Please quote every line word for word.

Data:
-- begin --

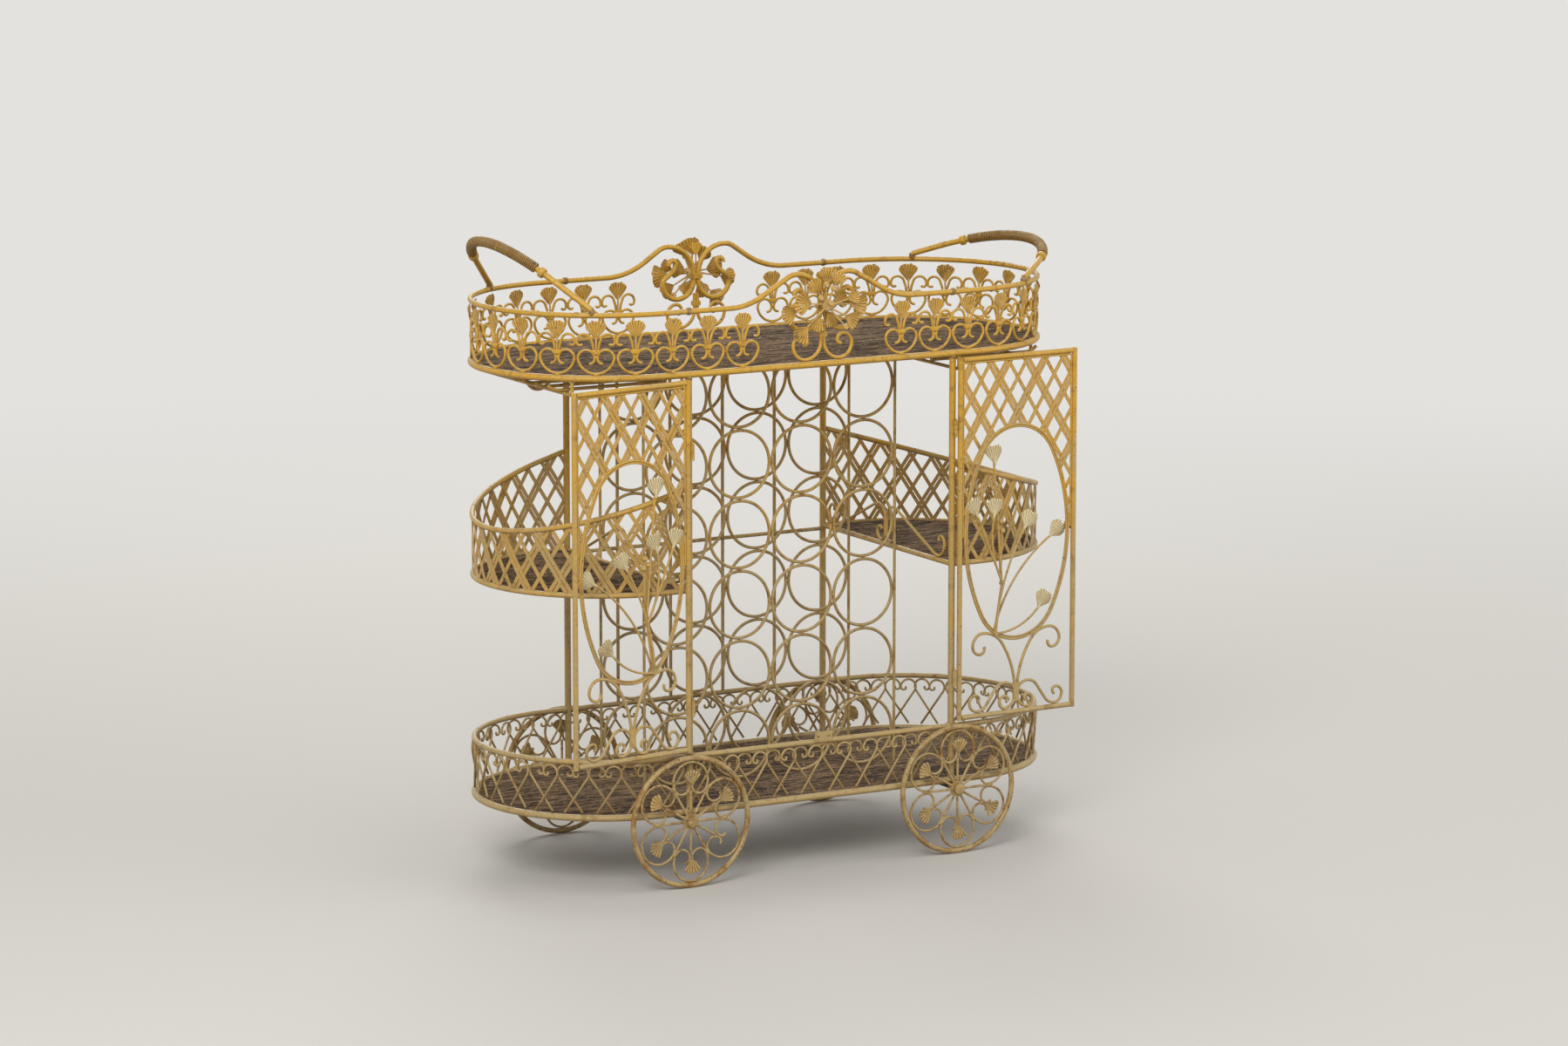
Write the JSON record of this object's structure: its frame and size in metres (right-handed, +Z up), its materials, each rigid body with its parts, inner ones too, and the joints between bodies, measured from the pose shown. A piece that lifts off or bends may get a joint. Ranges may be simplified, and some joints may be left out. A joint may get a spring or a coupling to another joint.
{
  "type": "serving trolley",
  "caption": "Long wrought iron serving trolley with scrollwork galleries, a bottle rack of rings, side baskets, hinged lattice doors, arched handles and spoked wheels.",
  "frame": {"origin": "on the floor, midway between the wheels, under the middle of the trays", "axes": "+X along the trolley to the right as seen from the doors, +Y from the doors to the back, +Z up"},
  "size_m": [0.9444, 0.4675, 0.9618],
  "materials": {
    "painted_iron": "ochre paint over wrought iron, rubbed and chipped",
    "painted_wire": "thinly painted wire with rust showing through",
    "painted_leaf": "ochre paint, pale on the pleats",
    "worn_strip": "flat strip, paint worn at the edges",
    "grip_wire": "wound wire, paint rubbed by hands",
    "woven_mat": "woven twigs, dark and dry",
    "bare_steel": "bare turned steel with a brown tone"
  },
  "bodies": {
    "stand": {"axle_bearings": "painted_iron", "axle_left": "bare_steel", "axle_right": "bare_steel", "back_brace": "painted_iron", "back_rods": "painted_iron", "basket_left_floor": "woven_mat", "basket_left_lattice": "worn_strip", "basket_left_lower_rim": "painted_iron", "basket_left_top_rim": "painted_iron", "basket_right_floor": "woven_mat", "basket_right_lattice": "worn_strip", "basket_right_lower_rim": "painted_iron", "basket_right_top_rim": "painted_iron", "bouquet_front": "painted_leaf", "bouquet_rear": "painted_leaf", "crest_front": "painted_iron", "crest_rear": "painted_iron", "door_catch": "painted_iron", "door_hinge_pins": "painted_iron", "glass_hangers": "painted_iron", "grip_left": "grip_wire", "grip_right": "grip_wire", "handle_left": "painted_iron", "handle_right": "painted_iron", "lower_gallery_hearts": "painted_wire", "lower_rail_left": "painted_iron", "lower_rail_right": "painted_iron", "lower_rails_straight": "painted_iron", "lower_tray_floor": "woven_mat", "lower_tray_rim": "painted_iron", "post_front_left": "painted_iron", "post_front_right": "painted_iron", "post_rear_left": "painted_iron", "post_rear_right": "painted_iron", "rack_rings_front": "painted_wire", "rack_rings_rear": "painted_wire", "rack_uprights": "painted_iron", "top_gallery_leaves": "painted_leaf", "top_gallery_scrolls": "painted_wire", "top_rail_left": "painted_iron", "top_rail_right": "painted_iron", "top_tray_floor": "woven_mat", "top_tray_rim": "painted_iron", "tray_crossbars": "painted_iron"},
    "left_door": {"door_left_frame": "painted_iron", "door_left_lattice": "worn_strip", "door_left_leaves": "painted_leaf", "door_left_scrollwork": "painted_wire"},
    "right_door": {"door_right_frame": "painted_iron", "door_right_lattice": "worn_strip", "door_right_leaves": "painted_leaf", "door_right_scrollwork": "painted_wire"},
    "front_left_wheel": {"wheel_front_left": "painted_iron", "wheel_front_left_leaves": "painted_leaf"},
    "front_right_wheel": {"wheel_front_right": "painted_iron", "wheel_front_right_leaves": "painted_leaf"},
    "rear_left_wheel": {"wheel_rear_left": "painted_iron", "wheel_rear_left_leaves": "painted_leaf"},
    "rear_right_wheel": {"wheel_rear_right": "painted_iron", "wheel_rear_right_leaves": "painted_leaf"}
  },
  "joints": [
    {"name": "left_door_hinge", "type": "hinge", "parent": "stand", "child": "left_door", "pos_m": [-0.225, -0.2065, 0.46], "axis": [0, 0, 1], "range_deg": [-12, 171]},
    {"name": "right_door_hinge", "type": "hinge", "parent": "stand", "child": "right_door", "pos_m": [0.225, -0.2065, 0.46], "axis": [0, 0, 1], "range_deg": [-182, 1]},
    {"name": "front_left_wheel_spin", "type": "hinge", "parent": "stand", "child": "front_left_wheel", "pos_m": [-0.23, -0.208, 0.1], "axis": [0, 1, 0], "continuous": true},
    {"name": "front_right_wheel_spin", "type": "hinge", "parent": "stand", "child": "front_right_wheel", "pos_m": [0.23, -0.208, 0.1], "axis": [0, 1, 0], "continuous": true},
    {"name": "rear_left_wheel_spin", "type": "hinge", "parent": "stand", "child": "rear_left_wheel", "pos_m": [-0.23, 0.208, 0.1], "axis": [0, 1, 0], "continuous": true},
    {"name": "rear_right_wheel_spin", "type": "hinge", "parent": "stand", "child": "rear_right_wheel", "pos_m": [0.23, 0.208, 0.1], "axis": [0, 1, 0], "continuous": true}
  ]
}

-- end --

The completed task:
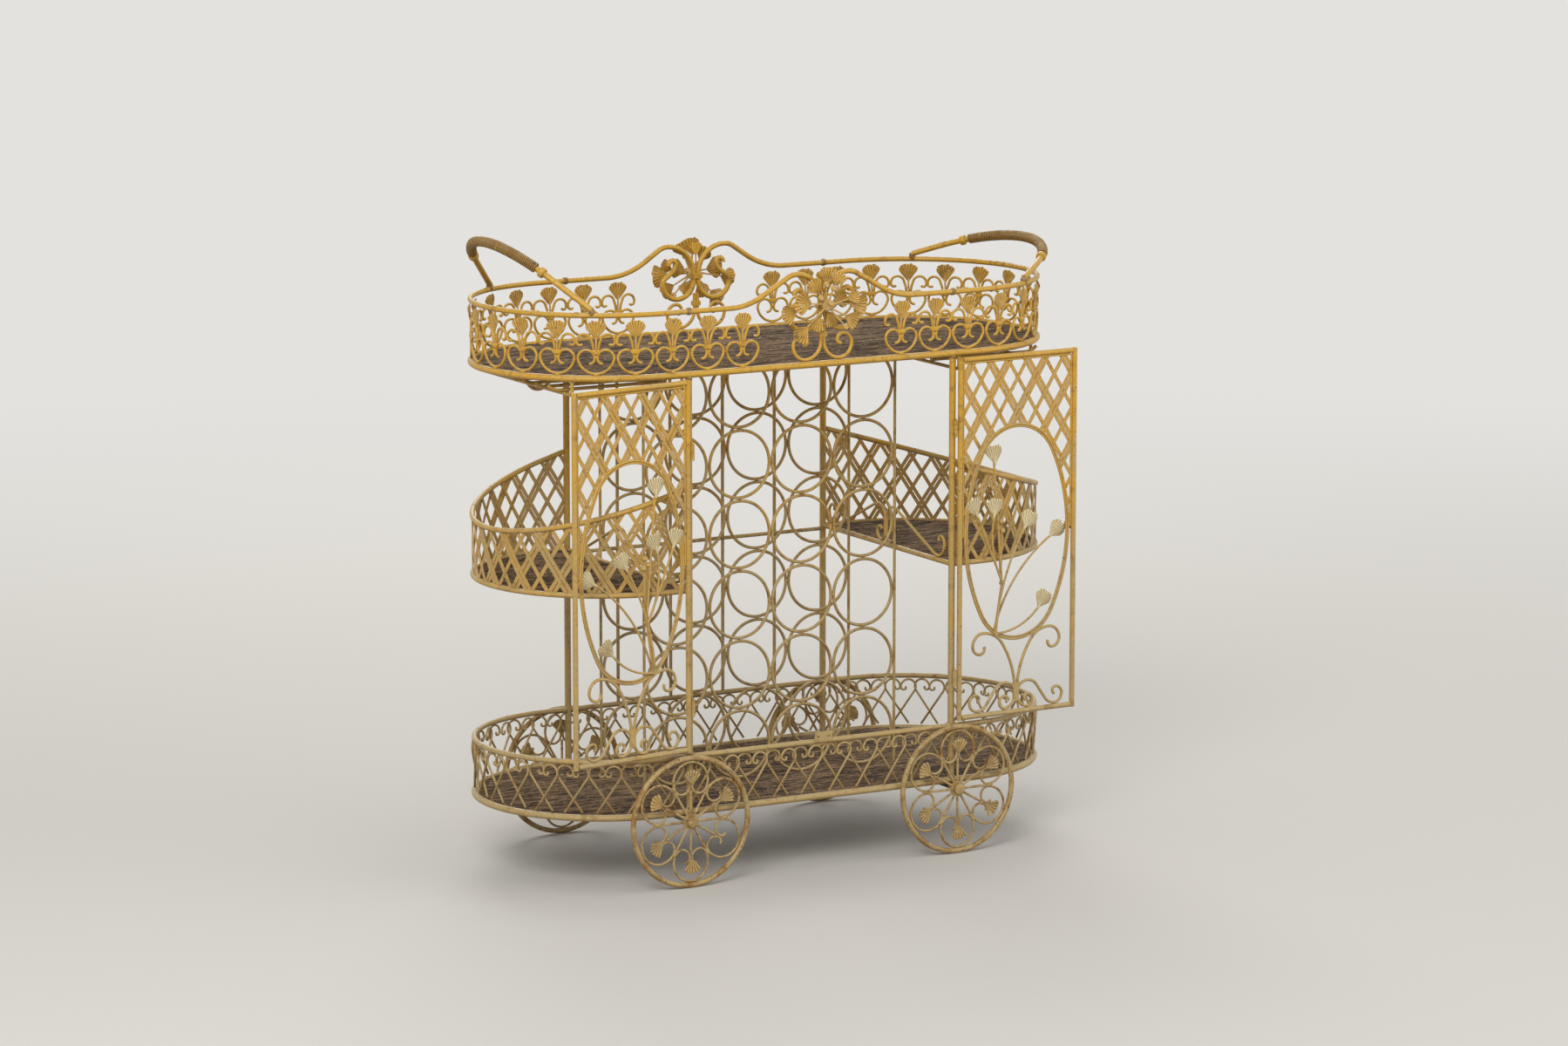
Write the JSON record of this object's structure: its frame and size in metres (right-handed, +Z up), its materials, each rigid body with its parts, inner ones too, and the joints between bodies, measured from the pose shown. A piece that lifts off or bends may get a joint. Ranges may be simplified, and some joints may be left out. A joint may get a spring or a coupling to another joint.
{
  "type": "serving trolley",
  "caption": "Long wrought iron serving trolley with scrollwork galleries, a bottle rack of rings, side baskets, hinged lattice doors, arched handles and spoked wheels.",
  "frame": {"origin": "on the floor, midway between the wheels, under the middle of the trays", "axes": "+X along the trolley to the right as seen from the doors, +Y from the doors to the back, +Z up"},
  "size_m": [0.9444, 0.4675, 0.9618],
  "materials": {
    "painted_iron": "ochre paint over wrought iron, rubbed and chipped",
    "painted_wire": "thinly painted wire with rust showing through",
    "painted_leaf": "ochre paint, pale on the pleats",
    "worn_strip": "flat strip, paint worn at the edges",
    "grip_wire": "wound wire, paint rubbed by hands",
    "woven_mat": "woven twigs, dark and dry",
    "bare_steel": "bare turned steel with a brown tone"
  },
  "bodies": {
    "stand": {"axle_bearings": "painted_iron", "axle_left": "bare_steel", "axle_right": "bare_steel", "back_brace": "painted_iron", "back_rods": "painted_iron", "basket_left_floor": "woven_mat", "basket_left_lattice": "worn_strip", "basket_left_lower_rim": "painted_iron", "basket_left_top_rim": "painted_iron", "basket_right_floor": "woven_mat", "basket_right_lattice": "worn_strip", "basket_right_lower_rim": "painted_iron", "basket_right_top_rim": "painted_iron", "bouquet_front": "painted_leaf", "bouquet_rear": "painted_leaf", "crest_front": "painted_iron", "crest_rear": "painted_iron", "door_catch": "painted_iron", "door_hinge_pins": "painted_iron", "glass_hangers": "painted_iron", "grip_left": "grip_wire", "grip_right": "grip_wire", "handle_left": "painted_iron", "handle_right": "painted_iron", "lower_gallery_hearts": "painted_wire", "lower_rail_left": "painted_iron", "lower_rail_right": "painted_iron", "lower_rails_straight": "painted_iron", "lower_tray_floor": "woven_mat", "lower_tray_rim": "painted_iron", "post_front_left": "painted_iron", "post_front_right": "painted_iron", "post_rear_left": "painted_iron", "post_rear_right": "painted_iron", "rack_rings_front": "painted_wire", "rack_rings_rear": "painted_wire", "rack_uprights": "painted_iron", "top_gallery_leaves": "painted_leaf", "top_gallery_scrolls": "painted_wire", "top_rail_left": "painted_iron", "top_rail_right": "painted_iron", "top_tray_floor": "woven_mat", "top_tray_rim": "painted_iron", "tray_crossbars": "painted_iron"},
    "left_door": {"door_left_frame": "painted_iron", "door_left_lattice": "worn_strip", "door_left_leaves": "painted_leaf", "door_left_scrollwork": "painted_wire"},
    "right_door": {"door_right_frame": "painted_iron", "door_right_lattice": "worn_strip", "door_right_leaves": "painted_leaf", "door_right_scrollwork": "painted_wire"},
    "front_left_wheel": {"wheel_front_left": "painted_iron", "wheel_front_left_leaves": "painted_leaf"},
    "front_right_wheel": {"wheel_front_right": "painted_iron", "wheel_front_right_leaves": "painted_leaf"},
    "rear_left_wheel": {"wheel_rear_left": "painted_iron", "wheel_rear_left_leaves": "painted_leaf"},
    "rear_right_wheel": {"wheel_rear_right": "painted_iron", "wheel_rear_right_leaves": "painted_leaf"}
  },
  "joints": [
    {"name": "left_door_hinge", "type": "hinge", "parent": "stand", "child": "left_door", "pos_m": [-0.225, -0.2065, 0.46], "axis": [0, 0, 1], "range_deg": [-12, 171]},
    {"name": "right_door_hinge", "type": "hinge", "parent": "stand", "child": "right_door", "pos_m": [0.225, -0.2065, 0.46], "axis": [0, 0, 1], "range_deg": [-182, 1]},
    {"name": "front_left_wheel_spin", "type": "hinge", "parent": "stand", "child": "front_left_wheel", "pos_m": [-0.23, -0.208, 0.1], "axis": [0, 1, 0], "continuous": true},
    {"name": "front_right_wheel_spin", "type": "hinge", "parent": "stand", "child": "front_right_wheel", "pos_m": [0.23, -0.208, 0.1], "axis": [0, 1, 0], "continuous": true},
    {"name": "rear_left_wheel_spin", "type": "hinge", "parent": "stand", "child": "rear_left_wheel", "pos_m": [-0.23, 0.208, 0.1], "axis": [0, 1, 0], "continuous": true},
    {"name": "rear_right_wheel_spin", "type": "hinge", "parent": "stand", "child": "rear_right_wheel", "pos_m": [0.23, 0.208, 0.1], "axis": [0, 1, 0], "continuous": true}
  ]
}